Tuesday, 24 January 2012

Flipping Pennies

The Jan 1, 2012 issue of The College Mathematics Journal featured articles inspired by the late-great Martin Gardner.  One by Ian Stewart begins with the Three Penny Puzzle invented by Gardner and Karl Fulves:

Gardner’s three-penny trick:
The trick is performed by a blindfolded magician. A volunteer places three pennies
in a row, and chooses at will whether each coin shows heads or tails. However, both heads and tails must appear, otherwise the trick ends before it begins.
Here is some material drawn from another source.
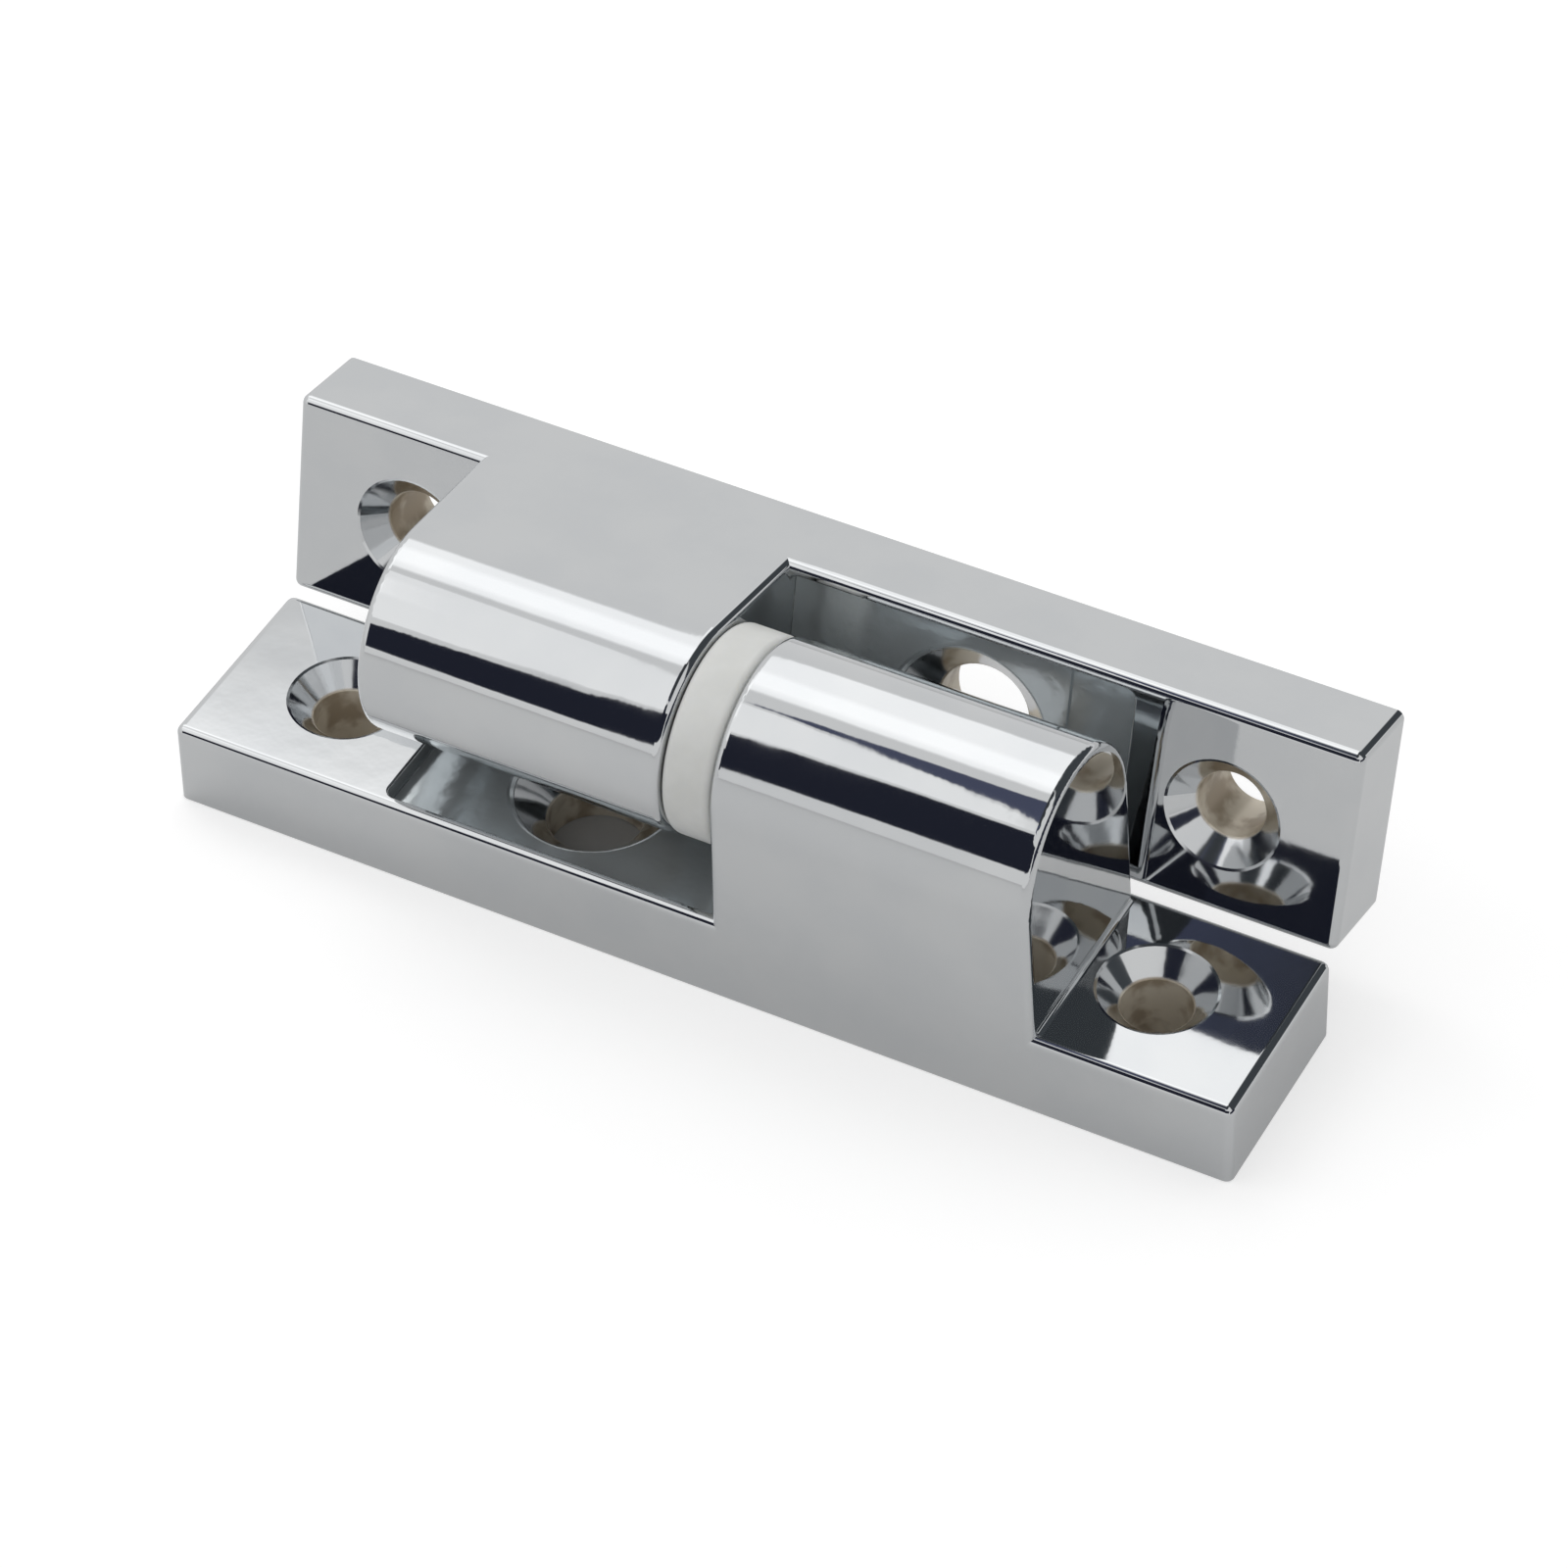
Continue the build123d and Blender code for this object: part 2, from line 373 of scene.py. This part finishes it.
def ivory_plastic():
    """Satin ivory plastic, faintly mottled, with the fine skin of a moulded ring."""
    material, tree, output = new_material("ivory_plastic_ring")
    point = own_frame(tree)
    skin = place_group(tree, SURFACE, Wave_Scale=0.25, Wave_Height=0.012, Skin_Scale=5.0,
                       Skin_Height=0.003, Patch_Scale=0.35)
    tree.links.new(point, skin.inputs["Point"])
    patches = map_range(tree, skin.outputs["Patches"], 0.3, 0.7)
    roughness = map_range(tree, patches, 0.0, 1.0, *IVORY_ROUGHNESS)
    shader = tree.nodes.new("ShaderNodeBsdfPrincipled")
    shader.inputs["Subsurface Weight"].default_value = IVORY_GLOW
    shader.inputs["Subsurface Radius"].default_value = IVORY_GLOW_DEPTH
    shader.inputs["Subsurface Scale"].default_value = MM
    shader.inputs["IOR"].default_value = IVORY_IOR
    tree.links.new(mix_colour(tree, patches, IVORY_LIGHT, IVORY_DEEP), shader.inputs["Base Color"])
    tree.links.new(roughness, shader.inputs["Roughness"])
    tree.links.new(bump(tree, skin.outputs["Height"]), shader.inputs["Normal"])
    tree.links.new(shader.outputs[0], output.inputs["Surface"])
    return material


def ground_steel():
    """A ground steel dowel, with fine marks round its axis."""
    material, tree, output = new_material("ground_steel_pin")
    point = own_frame(tree)
    stretch = tree.nodes.new("ShaderNodeMapping")
    stretch.inputs["Scale"].default_value = MARKS_STRETCH
    tree.links.new(point, stretch.inputs["Vector"])
    marks = noise(tree, stretch.outputs[0], 1.0, 3.0)
    skin = place_group(tree, SURFACE, Wave_Scale=0.2, Wave_Height=0.004, Skin_Scale=4.0,
                       Skin_Height=0.001, Patch_Scale=0.2)
    tree.links.new(point, skin.inputs["Point"])
    raised = math_node(tree, "MULTIPLY", marks, MARKS_HEIGHT)
    height = math_node(tree, "ADD", skin.outputs["Height"], raised)
    roughness = map_range(tree, marks, 0.3, 0.7, *STEEL_ROUGHNESS)
    shader = tree.nodes.new("ShaderNodeBsdfPrincipled")
    shader.inputs["Metallic"].default_value = 1.0
    tree.links.new(mix_colour(tree, marks, STEEL_DARK, STEEL_LIGHT), shader.inputs["Base Color"])
    tree.links.new(roughness, shader.inputs["Roughness"])
    tree.links.new(bump(tree, height), shader.inputs["Normal"])
    tree.links.new(shader.outputs[0], output.inputs["Surface"])
    return material


# Pieces

def dress(node_name, material):
    """Gives a CAD node one finish in each of its slots."""
    for slot in nodes[node_name].material_slots:
        slot.material = material


def ring_profile(low_x, high_x, radius):
    """Half the ring's section as points of (x, radius), from its bore over both rounded rims and back."""
    profile = [(low_x, RING_BORE_RADIUS)]
    for centre_x, start in ((low_x + RING_ROUNDING, 180), (high_x - RING_ROUNDING, 90)):
        for step in range(RIM_STEPS + 1):
            turn = radians(start - 90 * step / RIM_STEPS)
            profile.append((centre_x + RING_ROUNDING * cos(turn), radius - RING_ROUNDING * (1 - sin(turn))))
    profile.append((high_x, RING_BORE_RADIUS))
    return profile


def rounded_ring(material):
    """The plastic ring with rounded rims, turned about the hinge axis, in place of the chamfered solid."""
    low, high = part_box("spacer_washer")
    profile = ring_profile(low.x, high.x, (high.z - low.z) / 2)
    count = len(profile)
    vertices, faces = [], []
    for sector in range(RING_SECTORS):
        turn = 2 * pi * sector / RING_SECTORS
        for x, radius in profile:
            vertices.append(AXIS_POINT + Vector((x, radius * cos(turn), radius * sin(turn))))
        here, ahead = sector * count, (sector + 1) % RING_SECTORS * count
        for step in range(count):
            after = (step + 1) % count
            faces.append((here + step, ahead + step, ahead + after, here + after))
    mesh = bpy.data.meshes.new("rounded_ring")
    mesh.from_pydata(vertices, [], faces)
    mesh.shade_smooth()
    mesh.set_sharp_from_angle(angle=radians(SHARP_ANGLE))
    mesh.materials.append(material)
    ring = bpy.data.objects.new("rounded_ring", mesh)
    scene.collection.objects.link(ring)
    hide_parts("spacer_washer")
    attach(ring, "frame")


dress("frame_leaf", chrome("chrome_frame_leaf", None))
dress("door_leaf", chrome("chrome_door_leaf", (-radians(90 - LEAN_BACK), 0.0, pi)))
rounded_ring(ivory_plastic())
dress("hinge_pin", ground_steel())


# Camera, surround and floor

def make_camera():
    """The photograph's view, held by its angles, roll and distance from a point on the part."""
    turn, height, roll = radians(CAMERA_TURN), radians(CAMERA_HEIGHT), radians(CAMERA_ROLL)
    forward = Vector((sin(turn) * cos(height), cos(turn) * cos(height), -sin(height)))
    level = Vector((cos(turn), -sin(turn), 0.0))
    upright = level.cross(forward)
    right = level * cos(roll) + upright * sin(roll)
    up = upright * cos(roll) - level * sin(roll)
    eye = CAMERA_AIM + CAMERA_ACROSS * right - CAMERA_DOWN * up - CAMERA_DISTANCE * forward
    data = bpy.data.cameras.new("camera")
    data.lens = CAMERA_LENS
    data.sensor_width = CAMERA_SENSOR
    data.clip_start = 0.01
    data.clip_end = 50.0
    camera = bpy.data.objects.new("camera", data)
    scene.collection.objects.link(camera)
    facing = Matrix((right, up, -forward)).transposed().to_4x4()
    camera.matrix_world = Matrix.Translation(eye * MM) @ facing
    scene.camera = camera


def pale_ray_strength(tree, in_metal):
    """One for camera rays and a share of it for glossy and transmission rays, which see the stage's white."""
    path = tree.nodes.new("ShaderNodeLightPath")
    through = math_node(tree, "MAXIMUM", path.outputs["Is Glossy Ray"], path.outputs["Is Transmission Ray"])
    return math_node(tree, "MAXIMUM", path.outputs["Is Camera Ray"],
                     math_node(tree, "MULTIPLY", through, in_metal))


def make_world():
    """An even white surround: full white where it is seen, a little lower as light."""
    world = bpy.data.worlds.new("studio_surround")
    scene.world = world
    world.use_nodes = True
    tree = world.node_tree
    background = tree.nodes["Background"]
    background.inputs["Color"].default_value = WHITE
    strength = math_node(tree, "MAXIMUM", pale_ray_strength(tree, SURROUND_IN_METAL), SURROUND_AS_LIGHT)
    tree.links.new(strength, background.inputs["Strength"])


def clear_of_part(tree):
    """Nought under the frame leaf and one beside it, so that the leaf's screw holes show no glow."""
    low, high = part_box("frame_leaf")
    coords = tree.nodes.new("ShaderNodeTexCoord")
    split = tree.nodes.new("ShaderNodeSeparateXYZ")
    tree.links.new(coords.outputs["Object"], split.inputs[0])
    across = math_node(tree, "SUBTRACT", split.outputs["Y"], (low.y + high.y) / 2)
    past_end = math_node(tree, "SUBTRACT", math_node(tree, "ABSOLUTE", split.outputs["X"]), high.x)
    past_side = math_node(tree, "SUBTRACT", math_node(tree, "ABSOLUTE", across), (high.y - low.y) / 2)
    return map_range(tree, math_node(tree, "MAXIMUM", past_end, past_side), -CONTACT_WIDTH, 0.0)


def make_floor():
    """A wide pale floor just under the mounting face, white to the eye and to metal, keeping the shadow."""
    half = FLOOR_HALF_WIDTH
    corners = [(-half, -half), (half, -half), (half, half), (-half, half)]
    mesh = bpy.data.meshes.new("floor")
    mesh.from_pydata([(x, y, -FLOOR_DROP) for x, y in corners], [], [(0, 1, 2, 3)])
    floor = bpy.data.objects.new("floor", mesh)
    scene.collection.objects.link(floor)
    material, tree, output = new_material("pale_floor")
    diffuse = tree.nodes.new("ShaderNodeBsdfDiffuse")
    diffuse.inputs["Color"].default_value = FLOOR_GREY
    glow = tree.nodes.new("ShaderNodeEmission")
    white = pale_ray_strength(tree, FLOOR_IN_METAL)
    lift = math_node(tree, "SUBTRACT", white, FLOOR_OWN_LIGHT, clamp=True)
    tree.links.new(math_node(tree, "MULTIPLY", lift, clear_of_part(tree)), glow.inputs["Strength"])
    add = tree.nodes.new("ShaderNodeAddShader")
    tree.links.new(diffuse.outputs[0], add.inputs[0])
    tree.links.new(glow.outputs[0], add.inputs[1])
    tree.links.new(add.outputs[0], output.inputs["Surface"])
    mesh.materials.append(material)


# Studio sheets

def around(x, turn, reach):
    """A point on a drum about the hinge axis: turn is 0 in front, 90 overhead and 180 at the rear."""
    y = AXIS_POINT.y - reach * cos(radians(turn))
    z = AXIS_POINT.z + reach * sin(radians(turn))
    return Vector((x, y, z))


def sheet_material(name, length, colour, strength, end_fade, edge_fade):
    """A glow that fades to clear at its ends and edges, from a UV map of the distance in metres to each."""
    material, tree, output = new_material(name)
    coords = tree.nodes.new("ShaderNodeTexCoord")
    split = tree.nodes.new("ShaderNodeSeparateXYZ")
    tree.links.new(coords.outputs["UV"], split.inputs[0])
    from_far_end = math_node(tree, "SUBTRACT", length, split.outputs["X"])
    near_end = math_node(tree, "MINIMUM", split.outputs["X"], from_far_end)
    ends = map_range(tree, near_end, 0.0, end_fade)
    edges = map_range(tree, split.outputs["Y"], 0.0, edge_fade)
    clear = tree.nodes.new("ShaderNodeBsdfTransparent")
    glow = tree.nodes.new("ShaderNodeEmission")
    glow.inputs["Color"].default_value = colour
    glow.inputs["Strength"].default_value = strength
    mix = tree.nodes.new("ShaderNodeMixShader")
    tree.links.new(math_node(tree, "MULTIPLY", ends, edges), mix.inputs[0])
    tree.links.new(clear.outputs[0], mix.inputs[1])
    tree.links.new(glow.outputs[0], mix.inputs[2])
    tree.links.new(mix.outputs[0], output.inputs["Surface"])
    return material


def sheet(name, low, high, colour, strength, end_fade, edge_fade, lights):
    """A studio sheet between a low and a high edge, given as rows of points, its borders fading in metres.

    The camera doesn't see it. A light sheet lights the part, and a dark one is seen in the metal alone.
    """
    vertices, spans = [], []
    along = [0.0]
    for before, after in zip(low, low[1:]):
        along.append(along[-1] + (after - before).length)
    for share, depth in ((0.0, 0.0), (0.5, 0.5), (1.0, 0.0)):
        for start, end, distance in zip(low, high, along):
            vertices.append(start.lerp(end, share))
            spans.append((distance, depth * (end - start).length))
    count = len(low)
    faces = [(row + i, row + i + 1, row + count + i + 1, row + count + i)
             for row in (0, count) for i in range(count - 1)]
    mesh = bpy.data.meshes.new(name)
    mesh.from_pydata(vertices, [], faces)
    layer = mesh.uv_layers.new(name="span")
    for loop in mesh.loops:
        layer.data[loop.index].uv = spans[loop.vertex_index]
    mesh.materials.append(sheet_material(name, along[-1], colour, strength, end_fade, edge_fade))
    thing = bpy.data.objects.new(name, mesh)
    scene.collection.objects.link(thing)
    thing.visible_camera = False
    thing.visible_shadow = False
    thing.visible_diffuse = lights


def drum_sheet(name, stations, colour, strength, end_fade, edge_fade, lights, reach=REACH):
    """A sheet whose edges follow stations of (x, low turn, high turn) round the hinge axis."""
    low = [around(x, start, reach) for x, start, end in stations]
    high = [around(x, end, reach) for x, start, end in stations]
    sheet(name, low, high, colour, strength, end_fade, edge_fade, lights)


def hang_lights():
    """The white sheets above and behind, which light the part and show as the knuckles' bright bands."""
    drum_sheet("rear_softbox",
               [(-0.90, 93, 132), (-0.33, 93, 134), (-0.27, 93, 135), (-0.245, 94, 150),
                (-0.20, 94, 152), (0.02, 94, 153)],
               WHITE, 1.34, end_fade=0.07, edge_fade=0.05, lights=True)
    drum_sheet("rear_lamp", [(-0.64, 97, 124), (0.04, 97, 124)],
               WHITE, 1.52, end_fade=0.08, edge_fade=0.08, lights=True, reach=LAMP_REACH)
    drum_sheet("top_softbox",
               [(-0.90, 37, 90), (-0.324, 37, 89), (-0.283, 43, 87), (-0.262, 47, 80),
                (-0.242, 51, 79), (-0.211, 53, 73), (-0.18, 54, 60)],
               WHITE, 1.14, end_fade=0.02, edge_fade=0.02, lights=True)
    drum_sheet("top_lamp", [(-0.70, 61, 83), (-0.255, 61, 83)],
               WHITE, 1.34, end_fade=0.04, edge_fade=0.05, lights=True, reach=LAMP_REACH)


def hang_flags():
    """The dark sheets, which give the metal its dark bands and light nothing."""
    drum_sheet("top_gap_flag",
               [(-0.264, 81.0, 82.2), (-0.242, 79.2, 84.8), (-0.237, 79.0, 85.0), (-0.223, 74.5, 86.0),
                (-0.211, 72.5, 86.0), (-0.201, 69.5, 86.0), (-0.18, 60, 88), (0.12, 52, 90)],
               NAVY, 0.15, end_fade=0.01, edge_fade=0.018, lights=False)
    drum_sheet("front_flag",
               [(-0.50, 6, 30), (-0.36, 6, 31), (-0.341, 6, 32), (-0.324, 6, 34.5), (-0.295, 6.5, 37),
                (-0.283, 7, 41), (-0.249, 12, 49.5), (-0.211, 13, 52.5), (0.0, 14, 52.5),
                (0.15, 14.5, 44), (0.60, 16, 44)],
               NAVY, 0.035, end_fade=0.008, edge_fade=0.02, lights=False)
    drum_sheet("overhead_flag", [(-0.16, 56, 100), (0.22, 56, 100)],
               SLATE, 0.06, end_fade=0.05, edge_fade=0.03, lights=False)
    drum_sheet("rear_flag", [(-0.05, 98, 175), (1.20, 98, 172)],
               SLATE, 0.08, end_fade=0.06, edge_fade=0.05, lights=False)
    sheet("right_flag",
          [Vector((0.95, -0.75, 0.04)), Vector((0.95, 0.50, 0.04))],
          [Vector((0.95, -0.75, 0.50)), Vector((0.95, 0.50, 0.50))],
          NAVY, 0.05, end_fade=0.10, edge_fade=0.06, lights=False)


make_camera()
make_world()
make_floor()
hang_lights()
hang_flags()

scene.view_settings.view_transform = "Standard"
The magician announces that even though she cannot see the coins, she will give instructions to turn coins over so that all three coins show the same face, heads or tails.
The instructions are:
1. Flip the left-hand coin.
2. Flip the middle coin.
3. Flip the left-hand coin.
After steps 1 and 2 the magician asks whether all three coins show the same face,
and if the answer is ‘yes’, the trick stops, otherwise the magician requests the third flip.
Although it is plausible that enough flips will eventually
get all coins the same way up, it is a little surprising that at most three flips are needed.
Not being very good at card tricks and such, I would sometimes perform this trick in study hall or odd class moments to amuse my students, and then challenge them to duplicate the trick.  I avoided doing it more than once in order not to have them catch on to the fact that the same pattern always works (why children). In all the many times I did it, and sometimes had students discover the logic, I don't think I ever asked them if they could do the same with four pennies, or five, or n. That is, for n Pennies, what is the minimal number of blind-flips f(n) to get them all alike, and what is the sequence of flips.

I assume that the questions from the solver can only be "are all coins alike now?"